I need to draw thousands of points & lines witch have position, size and color attributes and they're position is dynamic (interactive in dragging).

I was using buffer Geometry until now but now I had found two more things

  1. instancing
  2. interleaved buffer

I want to know what are these and how they work? What are advantages and disadvantages of them? Are they better for my case or simple buffer Geometry is best for me?

Can you give me a full comparison between these three?


Solution

  • Interleaving means that instead of creating multiple VBO to contain your data, you create one, and mix your data. Instead of having one buffer with v1,v1,v1,v2,v2,v2... and another with c1,c1,c1,c2,c2,c2...., you have one with v1,v1,v1,c1,c1,c1,v2,v2,v2,c2,c2,c2... with different pointers.
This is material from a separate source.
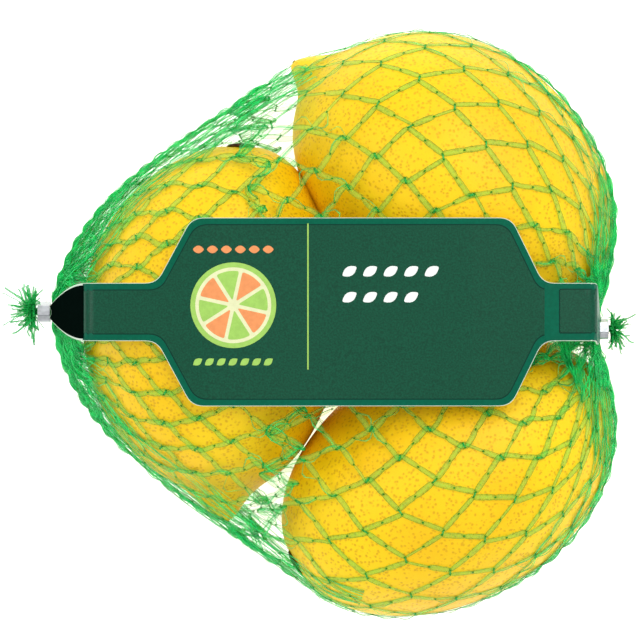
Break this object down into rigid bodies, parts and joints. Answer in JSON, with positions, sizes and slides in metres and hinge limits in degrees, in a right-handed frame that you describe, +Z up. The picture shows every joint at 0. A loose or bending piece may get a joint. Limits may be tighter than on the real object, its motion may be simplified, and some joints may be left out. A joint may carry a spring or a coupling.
{
  "type": "net of lemons",
  "caption": "Whole lemons in a knitted green net tube, clipped at both ends, with a plain printed band across the top.",
  "frame": {"origin": "middle of the whole in plan, on the surface the net lies on", "axes": "+X from the left clip to the right clip along the band, +Z up through the band"},
  "size_m": [0.1384, 0.1364, 0.0625],
  "materials": {
    "net": "thin knitted green plastic thread, translucent and slightly glossy",
    "peel": "waxy yellow lemon peel with fine pores",
    "stem": "dry brown stem scar",
    "band": "stiff satin film band printed dark green with a teal rim",
    "clip": "small bent clip of bare aluminium wire"
  },
  "bodies": {
    "root": {"net_bag": "net", "label_band": "band", "clip_left": "clip", "clip_right": "clip"}
  },
  "joints": []
}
    I'm not sure what the upside of this and am hoping that someone with more experience can answer this better. I'm not sure what happens if you want to mix types, say less precision for texture coordinates. Not sure if this would even be good practice.

    On the downside, if you have to loop over this and update positions for example, but not the colors, that loop may be slightly more complicated then if it was just lined up.


    Instancing is when you use one attribute across many geometry instances.

    One type would be, say a cube, v1,v1,v1,v2,v2,v2....v24,24,24, 24 vertices describing a cube with sharp edges in one attribute. You can have another one with 24 normals, and another one with indecis. If you wanted to position this somewhere, you would use a uniform, and do some operation with it on the position attribute.

    If you want to make 16683 cubes each with an individual position, you can issue a draw call with the same cube bound (attributes), but with the position uniform changed each time.

    You can make another, instance attribute, pos1,pos1,pos1.....pos16683,pos16683,pos16683 with 16683 positions for that many instances of the cube. When you issue an instanced drawcall with these attributes bound, you can draw all 16683 instances of the cube within that one call. Instead of using a position uniform, you would have another attribute.

    In case of your points this does not make sense since they are mapped 1:1 to the attribute. Meaning, you assign the position of one point, inside of that attribute and there is no more need to transform it with some kind of a uniform. With instancing, you can turn your point into something more complex, say a cube.